In 1905 the Board of Trade reported that during 1904, 130,000 new settlers had come to the west. The report went on at length about how much new infrastructure had been created in terms of roads, water mains, sewers, and wooden side walks. The value of construction was estimated at $13M with a population of about 50,000.

Considering Winnipeg's size today (x15), and inflation (x50), this level of economic activity would translate to about $9,750 million. In fact, 1995 building permits totalled only $272 Million or 1/35th of that in 1910In 1995 Winnipeg had the lowest starts in housing in 35 years. But the pace of growth in Winnipeg's first decade was so good that in 1910, the mill rate was dropped 25% for a substantial tax reduction.

This group was organized on January 1904 in St. Paul Minnesota to attract desirable population and investment capital from the United States to Western Canada. The WCIA sought to provide news of Western Canada and to correct false reports and impressions. They promoted Western Canada's advantages, resources and looked ahead to future possibilities. The members were land agents across the prairies, railway representatives, lumber dealers, municipal representatives, manufacturers and even academics. W. Sandford Evans then editor of the Winnipeg Telegram, and a mayor in the years to follow, represented the Winnipeg Board of Trade.

The group's first meeting reads like more of a think tank showing visionary proposals for the west's future. Frank Fowler of Winnipeg foresaw future production of wheat requiring as much as 28M acres. Meanwhile, Professor Shaw of the Minnesota Agricultural College foresaw possibilities for a winter wheat crop. He predicted that the prairies would become the world's wheat production centre due to having the appropriate climate.

Early in 1906 the Winnipeg papers were full of articles on the need for a civic publicity bureau. Other cities like Toronto, Fort William, and Regina had them. The Board of Trade took the initiative and appointed a committee to go see city council about setting one up. It's job would be to prepare and distribute proper descriptive literature about the opportunities for industrial enterprises in Winnipeg.

The Bureau did the same job as Winnipeg 2000 and Tourism Winnipeg do today. It provided statistics, press articles and info for convention delegates, tourists and editorial writers, lecture and "stereopticon" views of Winnipeg's rapid growth. But they really did in style and with a real conviction about the opportunities that awaited new industry in Winnipeg.

The Industrial Bureau beamed with pride in its 1910 report, taking credit for 47 new industries with $9m capital established during the last year. The Industrial Bureau had shot 3,000 feet of moving pictures of Winnipeg showing the visit of Sir Wilfred Laurier, Prime Minster of Canada, opening of St.
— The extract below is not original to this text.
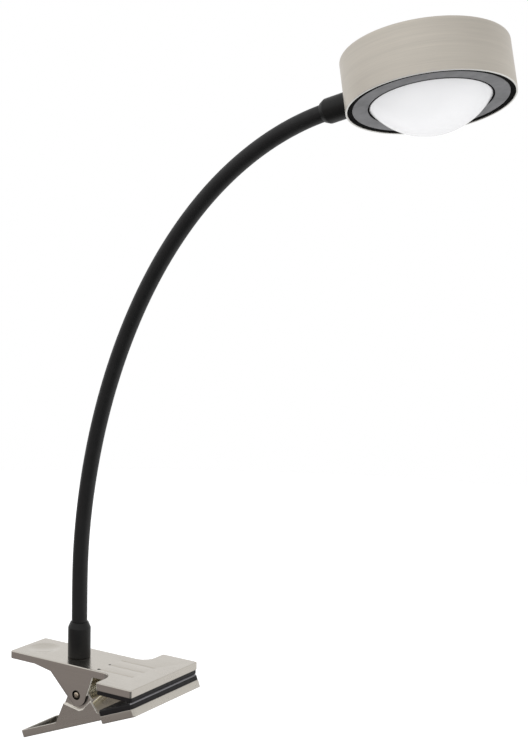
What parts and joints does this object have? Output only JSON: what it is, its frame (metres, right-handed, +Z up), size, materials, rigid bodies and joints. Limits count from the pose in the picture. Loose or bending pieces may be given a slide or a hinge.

Andrew's Locks, the Point Du Bois Power Plant, the Lake Winnipeg Water Carnival, complete reproduction of Winnipeg business streets, parks, school playgrounds and birds' eye views of the city. These films were to be played in the theatres of England, Canada and US.

They did a Winnipeg 1910 book and distributed 15,000 copies. Sent 5,000 calendars and a 42 page illustrated book to magazine editors, manufacturers and investment companies. News was being sent on a weekly basis to 217 publications in US, England and Eastern Canada. In one month alone they had requests for 24 special stories on Winnipeg of 1000-3000 words plus pictures.

In its first three year period of operation the bureau handled 58,000 enquiries for information. It also:
-opened the first civic art gallery in 1912.
-prepared illustrated presentations that were delivered in England the US and eastern Canada.
-set up an electrical trade show.
-set up a permanent Winnipeg exhibit in Philadelphia.
-set up a civic improvement committee.

-Winnipeg as a convention city and the need for a convention hall.
-Establishment of a civic planning commission.
-It promoted the production of moving pictures,
-The utilization of flax straw and other stubble as a natural resource.
-An annual businessman's tour of the west.
-Assistance to the families of British workmen to be brought to Winnipeg.
-Completion of municipal power plant.

-There was a clear vision about what Winnipeg's future would be.
-Leadership for promotion of Winnipeg and its economic growth was provided by businessmen.
-Everyone, everywhere possible was made aware of Winnipeg's assets and opportunities through a blizzard of promotional material.
-The stimulative effect of immigration was fully utilized.
-They took full advantage of geographic location.
Winnipeg's bubble burst after 1914. But for decades, Winnipeg promoters did not cease their efforts to try to make Winnipeg one of the great cities in North America. It is that sense of optimism and a city building ethic that is missing from Winnipeg's business community today.